◆ TO BE DONE ◆
Pick out every line in the data below that holds "materials".

# TASK INPUT start

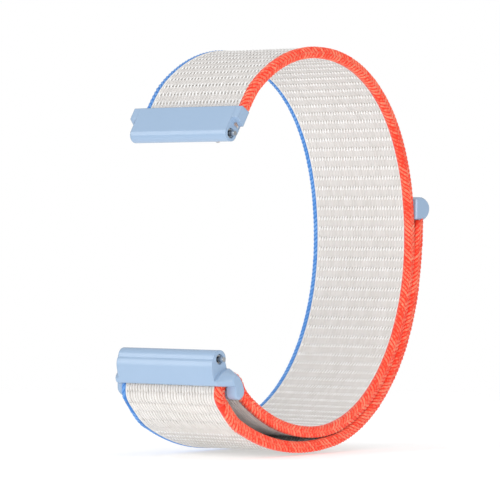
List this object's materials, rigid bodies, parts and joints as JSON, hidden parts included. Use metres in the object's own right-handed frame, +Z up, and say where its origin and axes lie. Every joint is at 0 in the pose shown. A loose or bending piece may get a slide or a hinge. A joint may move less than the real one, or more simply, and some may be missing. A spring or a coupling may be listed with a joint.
{
  "type": "hook and loop watch strap",
  "caption": "Woven hook and loop watch strap in a closed wrist loop, with two lug connectors, sprung quick-release bars, coral and blue edges, and a moulded end tab.",
  "frame": {"origin": "on the axis of the upper spring bar, at the middle of the strap's width", "axes": "+X along the spring bars towards the coral edge, +Y back round the wrist, +Z up from the 6 o'clock end to the 12 o'clock end"},
  "size_m": [0.026, 0.058, 0.068],
  "materials": {
    "nylon_weave": "ribbed nylon weave, off-white",
    "coral_edge": "braided nylon edge, coral red",
    "blue_edge": "braided nylon edge, mid blue",
    "hook_tape": "moulded hook tape, pale grey",
    "connector": "satin, pale blue",
    "bar_steel": "turned stainless steel"
  },
  "bodies": {
    "strap": {"upper_connector": "connector", "upper_bar_tube": "bar_steel", "upper_bar_fixed_tip": "bar_steel", "upper_bar_spring": "bar_steel", "band_main": "nylon_weave", "main_coral_edge": "coral_edge", "main_blue_edge": "blue_edge", "band_fold": "nylon_weave", "fold_coral_edge": "coral_edge", "fold_blue_edge": "blue_edge"},
    "upper_release": {"upper_bar_release_tip": "bar_steel", "upper_release_knob": "bar_steel"},
    "tail": {"band_tail": "nylon_weave", "tail_coral_edge": "coral_edge", "tail_blue_edge": "blue_edge", "hook_patch": "hook_tape", "end_tab": "connector"},
    "lower_clip": {"lower_connector": "connector", "lower_bar_tube": "bar_steel", "lower_bar_fixed_tip": "bar_steel", "lower_bar_spring": "bar_steel"},
    "lower_release": {"lower_bar_release_tip": "bar_steel", "lower_release_knob": "bar_steel"}
  },
  "joints": [
    {"name": "upper_bar_slide", "type": "slide", "parent": "strap", "child": "upper_release", "axis": [-1, 0, 0], "range_m": [0, 0.0014], "stiffness_N_per_m": 400, "springref_m": -0.002, "deforming": ["upper_bar_spring"]},
    {"name": "lower_bar_slide", "type": "slide", "parent": "lower_clip", "child": "lower_release", "axis": [-1, 0, 0], "range_m": [0, 0.0014], "stiffness_N_per_m": 400, "springref_m": -0.002, "deforming": ["lower_bar_spring"]},
    {"name": "tail_peel", "type": "hinge", "parent": "strap", "child": "tail", "pos_m": [0, 0, -0.04235], "axis": [-1, 0, 0], "range_deg": [0, 60], "deforming": ["band_fold", "fold_coral_edge", "fold_blue_edge"]},
    {"name": "clip_swing", "type": "hinge", "parent": "strap", "child": "lower_clip", "pos_m": [0, 0, -0.04235], "axis": [-1, 0, 0], "range_deg": [-15, 25]}
  ]
}
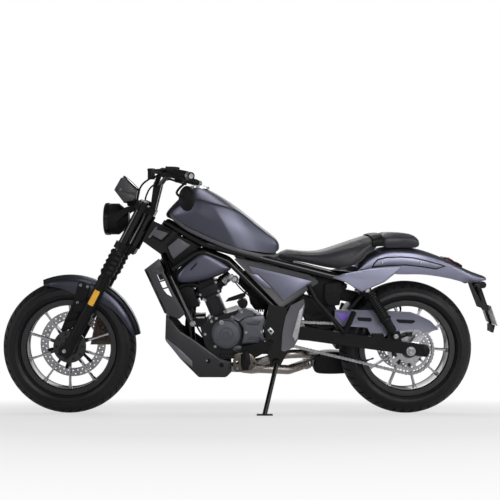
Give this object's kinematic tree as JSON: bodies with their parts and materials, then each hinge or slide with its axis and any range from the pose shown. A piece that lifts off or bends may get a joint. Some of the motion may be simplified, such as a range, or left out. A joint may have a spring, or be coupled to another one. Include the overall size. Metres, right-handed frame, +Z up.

# TASK INPUT end

◆ FINAL ANSWER ◆
List this object's materials, rigid bodies, parts and joints as JSON, hidden parts included. Use metres in the object's own right-handed frame, +Z up, and say where its origin and axes lie. Every joint is at 0 in the pose shown. A loose or bending piece may get a slide or a hinge. A joint may move less than the real one, or more simply, and some may be missing. A spring or a coupling may be listed with a joint.
  "materials": {
Give this object's kinematic tree as JSON: bodies with their parts and materials, then each hinge or slide with its axis and any range from the pose shown. A piece that lifts off or bends may get a joint. Some of the motion may be simplified, such as a range, or left out. A joint may have a spring, or be coupled to another one. Include the overall size. Metres, right-handed frame, +Z up.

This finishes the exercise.